• _TASK TO CARRY OUT_: Look in the material below for the line with "Turn this picture" and the line with "from collections import namedtuple", then set down exactly those two lines and all lines between, nothing more.

• _RECORDS TO USE_:
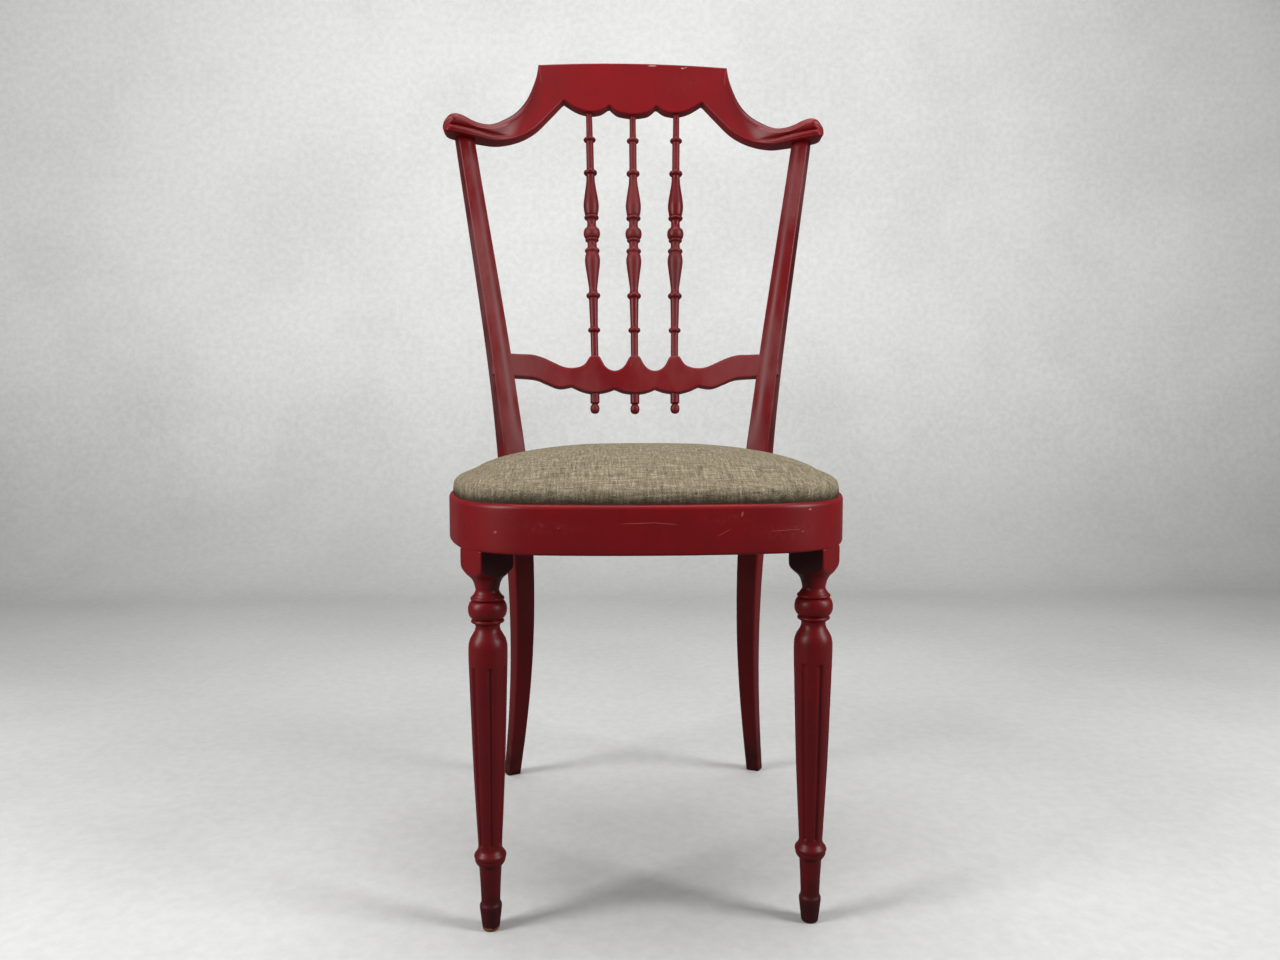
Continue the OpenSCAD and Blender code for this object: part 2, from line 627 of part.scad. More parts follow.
---
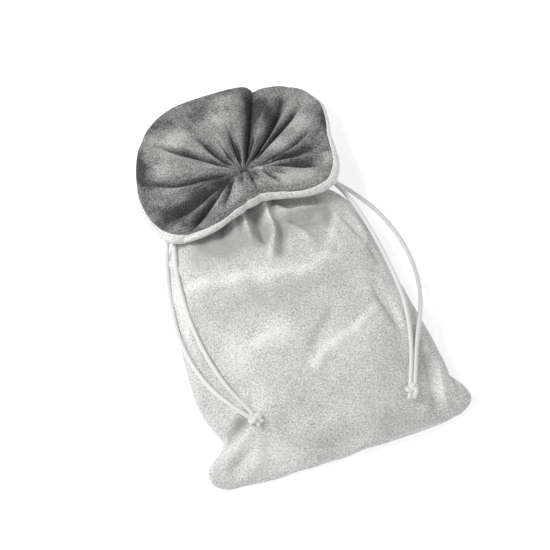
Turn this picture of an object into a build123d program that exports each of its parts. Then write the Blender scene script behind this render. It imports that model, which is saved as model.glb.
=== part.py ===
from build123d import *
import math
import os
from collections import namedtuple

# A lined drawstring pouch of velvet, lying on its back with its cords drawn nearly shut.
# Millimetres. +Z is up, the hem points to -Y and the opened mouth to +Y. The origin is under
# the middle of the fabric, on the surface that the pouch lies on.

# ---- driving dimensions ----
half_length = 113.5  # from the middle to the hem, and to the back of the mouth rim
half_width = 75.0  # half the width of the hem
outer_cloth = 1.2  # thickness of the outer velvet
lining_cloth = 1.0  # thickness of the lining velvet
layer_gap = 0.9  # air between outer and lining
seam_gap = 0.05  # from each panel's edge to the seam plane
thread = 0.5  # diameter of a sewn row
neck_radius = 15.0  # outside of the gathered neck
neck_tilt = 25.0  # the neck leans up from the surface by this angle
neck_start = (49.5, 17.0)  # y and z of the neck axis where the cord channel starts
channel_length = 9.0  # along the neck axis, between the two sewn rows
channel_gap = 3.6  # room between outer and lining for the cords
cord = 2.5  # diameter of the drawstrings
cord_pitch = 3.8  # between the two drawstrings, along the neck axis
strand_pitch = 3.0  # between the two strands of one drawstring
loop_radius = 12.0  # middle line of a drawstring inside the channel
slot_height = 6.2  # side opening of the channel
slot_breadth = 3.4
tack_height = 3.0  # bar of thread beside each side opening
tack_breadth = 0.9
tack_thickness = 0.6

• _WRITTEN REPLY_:
Turn this picture of an object into a build123d program that exports each of its parts. Then write the Blender scene script behind this render. It imports that model, which is saved as model.glb.
=== part.py ===
from build123d import *
import math
import os
from collections import namedtuple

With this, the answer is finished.